YOUR TASK. Starting at the line that contains "high, seat centre" and stopping at the line that contains "bpy.data.objects.remove(obj)", repeat every line exactly, the two end lines included, and nothing else.

SOURCE DATA.
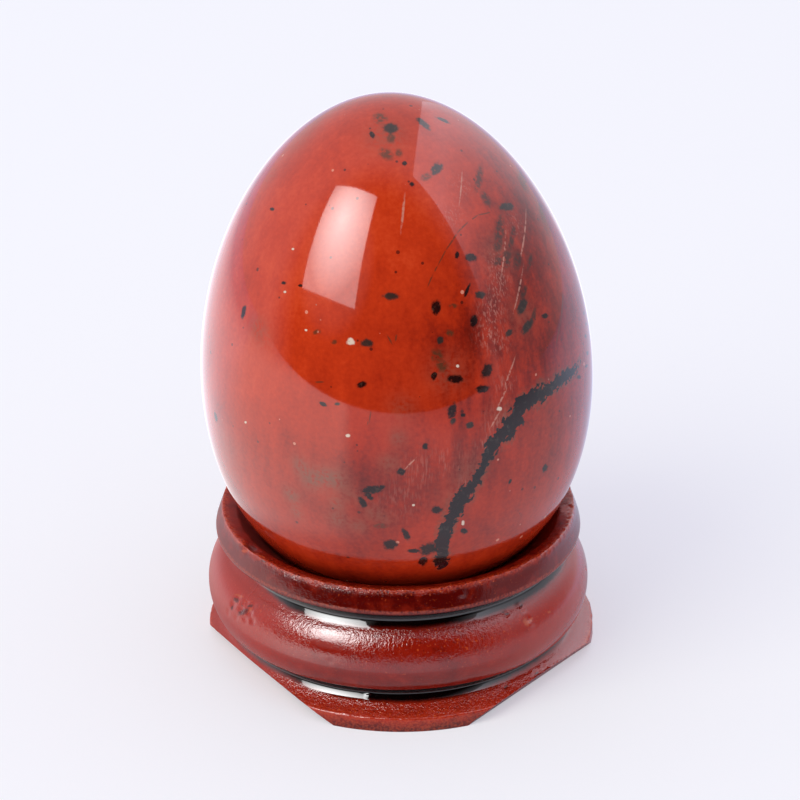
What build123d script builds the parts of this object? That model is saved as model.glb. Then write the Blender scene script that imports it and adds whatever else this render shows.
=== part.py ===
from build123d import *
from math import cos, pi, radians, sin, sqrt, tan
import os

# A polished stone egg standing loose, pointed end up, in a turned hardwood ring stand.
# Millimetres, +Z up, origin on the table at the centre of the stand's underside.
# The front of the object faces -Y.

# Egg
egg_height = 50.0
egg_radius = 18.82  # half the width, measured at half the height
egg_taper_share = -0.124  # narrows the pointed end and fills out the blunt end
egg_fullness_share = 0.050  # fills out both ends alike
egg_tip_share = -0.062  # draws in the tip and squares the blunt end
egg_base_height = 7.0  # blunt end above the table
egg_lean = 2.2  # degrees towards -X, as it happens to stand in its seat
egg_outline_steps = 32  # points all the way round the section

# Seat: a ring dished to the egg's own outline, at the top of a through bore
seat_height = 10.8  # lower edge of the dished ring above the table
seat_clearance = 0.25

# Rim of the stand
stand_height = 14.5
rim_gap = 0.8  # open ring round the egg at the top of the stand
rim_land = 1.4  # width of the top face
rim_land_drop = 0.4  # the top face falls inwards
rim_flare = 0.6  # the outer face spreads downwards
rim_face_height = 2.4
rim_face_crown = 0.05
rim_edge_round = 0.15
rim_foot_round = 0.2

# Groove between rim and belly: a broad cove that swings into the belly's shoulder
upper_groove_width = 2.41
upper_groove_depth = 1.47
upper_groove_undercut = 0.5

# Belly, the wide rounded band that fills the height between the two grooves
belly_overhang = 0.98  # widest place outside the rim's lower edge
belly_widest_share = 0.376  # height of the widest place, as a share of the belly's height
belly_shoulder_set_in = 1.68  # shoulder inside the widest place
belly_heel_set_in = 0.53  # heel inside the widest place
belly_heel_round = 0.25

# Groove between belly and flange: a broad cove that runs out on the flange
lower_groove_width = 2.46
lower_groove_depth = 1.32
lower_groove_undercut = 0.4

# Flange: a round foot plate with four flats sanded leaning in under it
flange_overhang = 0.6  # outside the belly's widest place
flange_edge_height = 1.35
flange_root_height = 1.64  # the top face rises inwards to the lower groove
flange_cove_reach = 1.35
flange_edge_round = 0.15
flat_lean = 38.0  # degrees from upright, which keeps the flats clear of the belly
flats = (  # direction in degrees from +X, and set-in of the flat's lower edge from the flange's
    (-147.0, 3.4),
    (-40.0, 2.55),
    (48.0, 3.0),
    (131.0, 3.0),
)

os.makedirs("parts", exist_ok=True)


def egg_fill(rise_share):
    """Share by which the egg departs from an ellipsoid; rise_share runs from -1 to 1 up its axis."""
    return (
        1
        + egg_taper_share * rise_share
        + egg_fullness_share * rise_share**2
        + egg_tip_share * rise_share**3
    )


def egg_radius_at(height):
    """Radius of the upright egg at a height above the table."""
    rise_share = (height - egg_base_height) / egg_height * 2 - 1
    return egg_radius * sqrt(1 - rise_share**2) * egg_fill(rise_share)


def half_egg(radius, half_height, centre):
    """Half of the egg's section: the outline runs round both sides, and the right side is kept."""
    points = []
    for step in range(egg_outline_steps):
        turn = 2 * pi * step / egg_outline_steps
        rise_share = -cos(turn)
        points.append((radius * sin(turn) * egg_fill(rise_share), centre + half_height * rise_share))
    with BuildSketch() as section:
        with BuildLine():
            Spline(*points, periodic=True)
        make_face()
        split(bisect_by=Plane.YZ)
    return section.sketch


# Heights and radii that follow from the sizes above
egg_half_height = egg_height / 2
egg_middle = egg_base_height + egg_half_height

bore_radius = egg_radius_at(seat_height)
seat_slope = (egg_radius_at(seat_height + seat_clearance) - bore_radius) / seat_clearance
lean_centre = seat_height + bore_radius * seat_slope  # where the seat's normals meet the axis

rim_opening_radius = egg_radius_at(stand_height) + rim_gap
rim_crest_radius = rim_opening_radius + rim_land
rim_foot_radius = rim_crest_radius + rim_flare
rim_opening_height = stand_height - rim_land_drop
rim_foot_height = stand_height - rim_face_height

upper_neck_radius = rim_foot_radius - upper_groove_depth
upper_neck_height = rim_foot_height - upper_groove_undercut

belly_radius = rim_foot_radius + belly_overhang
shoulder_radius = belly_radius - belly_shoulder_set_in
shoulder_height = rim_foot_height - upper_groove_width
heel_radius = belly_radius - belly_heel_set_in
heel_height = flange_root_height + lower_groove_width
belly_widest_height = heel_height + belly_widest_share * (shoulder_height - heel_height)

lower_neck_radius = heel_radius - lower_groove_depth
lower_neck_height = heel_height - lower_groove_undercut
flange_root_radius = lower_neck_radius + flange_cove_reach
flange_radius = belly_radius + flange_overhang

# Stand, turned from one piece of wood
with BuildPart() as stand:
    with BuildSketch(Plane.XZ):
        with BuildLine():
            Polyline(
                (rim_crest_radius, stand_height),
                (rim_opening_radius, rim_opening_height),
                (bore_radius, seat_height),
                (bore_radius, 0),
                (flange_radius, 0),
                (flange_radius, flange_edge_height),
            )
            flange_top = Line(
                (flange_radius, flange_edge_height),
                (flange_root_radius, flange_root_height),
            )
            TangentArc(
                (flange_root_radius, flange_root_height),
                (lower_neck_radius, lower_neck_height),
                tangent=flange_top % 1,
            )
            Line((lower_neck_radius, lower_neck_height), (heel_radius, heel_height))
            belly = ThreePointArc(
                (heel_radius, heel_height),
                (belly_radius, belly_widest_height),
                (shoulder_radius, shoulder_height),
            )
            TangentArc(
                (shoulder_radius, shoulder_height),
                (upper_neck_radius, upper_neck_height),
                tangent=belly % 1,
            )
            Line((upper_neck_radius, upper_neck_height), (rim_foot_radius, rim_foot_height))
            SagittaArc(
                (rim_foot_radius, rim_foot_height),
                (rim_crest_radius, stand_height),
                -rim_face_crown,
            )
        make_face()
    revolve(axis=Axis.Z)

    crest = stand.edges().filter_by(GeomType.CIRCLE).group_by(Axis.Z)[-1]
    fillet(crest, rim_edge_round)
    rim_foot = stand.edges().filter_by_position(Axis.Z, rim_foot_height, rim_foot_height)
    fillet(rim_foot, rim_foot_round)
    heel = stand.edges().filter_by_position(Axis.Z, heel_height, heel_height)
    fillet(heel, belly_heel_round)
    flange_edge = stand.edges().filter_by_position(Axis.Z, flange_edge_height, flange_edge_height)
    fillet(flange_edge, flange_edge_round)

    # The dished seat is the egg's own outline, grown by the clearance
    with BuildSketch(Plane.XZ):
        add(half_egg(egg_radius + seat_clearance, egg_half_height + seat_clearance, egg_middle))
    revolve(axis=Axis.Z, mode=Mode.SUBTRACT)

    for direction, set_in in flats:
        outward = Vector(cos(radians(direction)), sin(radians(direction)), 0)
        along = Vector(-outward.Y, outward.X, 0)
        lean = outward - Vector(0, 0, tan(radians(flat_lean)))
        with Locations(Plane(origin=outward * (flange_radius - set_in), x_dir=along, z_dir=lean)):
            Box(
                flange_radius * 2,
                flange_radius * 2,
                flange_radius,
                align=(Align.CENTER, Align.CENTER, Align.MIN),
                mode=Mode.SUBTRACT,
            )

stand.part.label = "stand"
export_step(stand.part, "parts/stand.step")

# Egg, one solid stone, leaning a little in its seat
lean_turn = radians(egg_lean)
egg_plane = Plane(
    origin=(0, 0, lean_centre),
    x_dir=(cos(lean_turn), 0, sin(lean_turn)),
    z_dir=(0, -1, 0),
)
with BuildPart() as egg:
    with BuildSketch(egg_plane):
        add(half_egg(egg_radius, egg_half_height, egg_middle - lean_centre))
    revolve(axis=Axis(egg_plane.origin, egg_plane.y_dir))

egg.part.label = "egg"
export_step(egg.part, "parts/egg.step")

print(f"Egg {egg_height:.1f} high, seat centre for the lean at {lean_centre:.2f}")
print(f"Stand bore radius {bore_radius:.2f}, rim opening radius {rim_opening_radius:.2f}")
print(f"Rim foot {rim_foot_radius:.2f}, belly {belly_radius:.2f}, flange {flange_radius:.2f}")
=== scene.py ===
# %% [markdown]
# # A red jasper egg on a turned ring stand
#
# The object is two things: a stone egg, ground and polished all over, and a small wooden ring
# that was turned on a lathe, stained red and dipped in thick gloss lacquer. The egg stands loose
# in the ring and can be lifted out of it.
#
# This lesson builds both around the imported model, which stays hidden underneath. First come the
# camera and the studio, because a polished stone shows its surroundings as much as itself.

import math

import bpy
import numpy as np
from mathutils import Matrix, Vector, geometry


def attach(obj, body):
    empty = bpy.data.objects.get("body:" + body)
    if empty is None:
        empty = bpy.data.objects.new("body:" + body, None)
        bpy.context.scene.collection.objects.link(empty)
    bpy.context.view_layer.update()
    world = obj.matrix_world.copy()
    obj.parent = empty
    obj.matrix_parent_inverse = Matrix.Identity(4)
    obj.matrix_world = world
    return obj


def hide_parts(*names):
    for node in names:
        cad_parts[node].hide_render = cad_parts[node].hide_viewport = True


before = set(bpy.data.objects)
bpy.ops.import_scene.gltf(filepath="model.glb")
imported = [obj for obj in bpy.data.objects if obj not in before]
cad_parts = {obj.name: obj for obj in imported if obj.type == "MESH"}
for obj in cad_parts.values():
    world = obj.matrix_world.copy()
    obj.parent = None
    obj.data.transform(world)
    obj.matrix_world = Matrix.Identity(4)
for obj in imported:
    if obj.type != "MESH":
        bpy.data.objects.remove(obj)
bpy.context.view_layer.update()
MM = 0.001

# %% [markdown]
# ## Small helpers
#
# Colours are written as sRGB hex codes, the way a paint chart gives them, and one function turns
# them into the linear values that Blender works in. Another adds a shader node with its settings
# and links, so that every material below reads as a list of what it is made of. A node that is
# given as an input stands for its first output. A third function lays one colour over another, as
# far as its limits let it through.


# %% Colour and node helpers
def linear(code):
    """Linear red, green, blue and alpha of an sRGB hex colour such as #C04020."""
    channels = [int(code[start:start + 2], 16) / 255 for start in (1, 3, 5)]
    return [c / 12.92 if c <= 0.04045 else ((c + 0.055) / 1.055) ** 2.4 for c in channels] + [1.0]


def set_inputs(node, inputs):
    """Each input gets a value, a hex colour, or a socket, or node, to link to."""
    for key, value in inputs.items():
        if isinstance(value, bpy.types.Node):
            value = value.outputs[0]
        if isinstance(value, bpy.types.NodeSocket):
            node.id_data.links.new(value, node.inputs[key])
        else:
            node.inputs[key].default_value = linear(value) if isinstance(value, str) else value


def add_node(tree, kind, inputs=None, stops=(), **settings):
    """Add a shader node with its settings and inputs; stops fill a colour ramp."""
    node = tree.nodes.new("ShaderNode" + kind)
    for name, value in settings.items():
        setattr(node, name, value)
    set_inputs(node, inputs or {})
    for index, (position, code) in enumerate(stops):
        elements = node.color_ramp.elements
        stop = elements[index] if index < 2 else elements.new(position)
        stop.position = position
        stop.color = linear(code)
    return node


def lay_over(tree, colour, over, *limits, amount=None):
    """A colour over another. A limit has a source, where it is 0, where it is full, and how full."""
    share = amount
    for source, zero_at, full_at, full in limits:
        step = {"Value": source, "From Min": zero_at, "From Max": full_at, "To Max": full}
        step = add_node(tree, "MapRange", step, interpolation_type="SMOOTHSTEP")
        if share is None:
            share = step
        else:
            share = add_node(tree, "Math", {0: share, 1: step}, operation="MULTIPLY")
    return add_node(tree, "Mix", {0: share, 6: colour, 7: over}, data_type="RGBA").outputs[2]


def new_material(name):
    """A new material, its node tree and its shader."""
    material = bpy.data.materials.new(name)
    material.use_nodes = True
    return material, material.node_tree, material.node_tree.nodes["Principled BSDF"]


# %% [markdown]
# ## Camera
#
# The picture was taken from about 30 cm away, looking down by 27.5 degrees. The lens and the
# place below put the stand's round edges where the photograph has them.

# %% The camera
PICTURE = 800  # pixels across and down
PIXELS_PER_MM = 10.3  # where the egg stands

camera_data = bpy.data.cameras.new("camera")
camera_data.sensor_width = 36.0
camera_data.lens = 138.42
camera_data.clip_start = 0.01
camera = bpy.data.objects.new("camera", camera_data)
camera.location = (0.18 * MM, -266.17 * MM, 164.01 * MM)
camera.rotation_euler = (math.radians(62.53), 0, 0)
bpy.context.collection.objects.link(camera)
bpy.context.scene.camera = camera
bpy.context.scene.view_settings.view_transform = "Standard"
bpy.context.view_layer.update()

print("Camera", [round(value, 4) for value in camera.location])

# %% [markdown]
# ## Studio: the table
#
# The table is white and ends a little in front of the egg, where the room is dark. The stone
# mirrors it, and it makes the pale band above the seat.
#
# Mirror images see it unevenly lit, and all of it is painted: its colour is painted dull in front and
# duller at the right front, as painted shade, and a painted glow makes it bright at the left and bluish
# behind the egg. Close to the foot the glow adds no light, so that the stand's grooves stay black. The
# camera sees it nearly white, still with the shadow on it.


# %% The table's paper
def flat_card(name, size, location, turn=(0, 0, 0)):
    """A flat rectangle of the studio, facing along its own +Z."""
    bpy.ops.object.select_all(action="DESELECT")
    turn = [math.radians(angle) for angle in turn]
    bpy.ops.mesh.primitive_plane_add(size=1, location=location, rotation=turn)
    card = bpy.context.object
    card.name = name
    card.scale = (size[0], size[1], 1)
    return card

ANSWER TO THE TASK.
print(f"Egg {egg_height:.1f} high, seat centre for the lean at {lean_centre:.2f}")
print(f"Stand bore radius {bore_radius:.2f}, rim opening radius {rim_opening_radius:.2f}")
print(f"Rim foot {rim_foot_radius:.2f}, belly {belly_radius:.2f}, flange {flange_radius:.2f}")
=== scene.py ===
# %% [markdown]
# # A red jasper egg on a turned ring stand
#
# The object is two things: a stone egg, ground and polished all over, and a small wooden ring
# that was turned on a lathe, stained red and dipped in thick gloss lacquer. The egg stands loose
# in the ring and can be lifted out of it.
#
# This lesson builds both around the imported model, which stays hidden underneath. First come the
# camera and the studio, because a polished stone shows its surroundings as much as itself.

import math

import bpy
import numpy as np
from mathutils import Matrix, Vector, geometry


def attach(obj, body):
    empty = bpy.data.objects.get("body:" + body)
    if empty is None:
        empty = bpy.data.objects.new("body:" + body, None)
        bpy.context.scene.collection.objects.link(empty)
    bpy.context.view_layer.update()
    world = obj.matrix_world.copy()
    obj.parent = empty
    obj.matrix_parent_inverse = Matrix.Identity(4)
    obj.matrix_world = world
    return obj


def hide_parts(*names):
    for node in names:
        cad_parts[node].hide_render = cad_parts[node].hide_viewport = True


before = set(bpy.data.objects)
bpy.ops.import_scene.gltf(filepath="model.glb")
imported = [obj for obj in bpy.data.objects if obj not in before]
cad_parts = {obj.name: obj for obj in imported if obj.type == "MESH"}
for obj in cad_parts.values():
    world = obj.matrix_world.copy()
    obj.parent = None
    obj.data.transform(world)
    obj.matrix_world = Matrix.Identity(4)
for obj in imported:
    if obj.type != "MESH":
        bpy.data.objects.remove(obj)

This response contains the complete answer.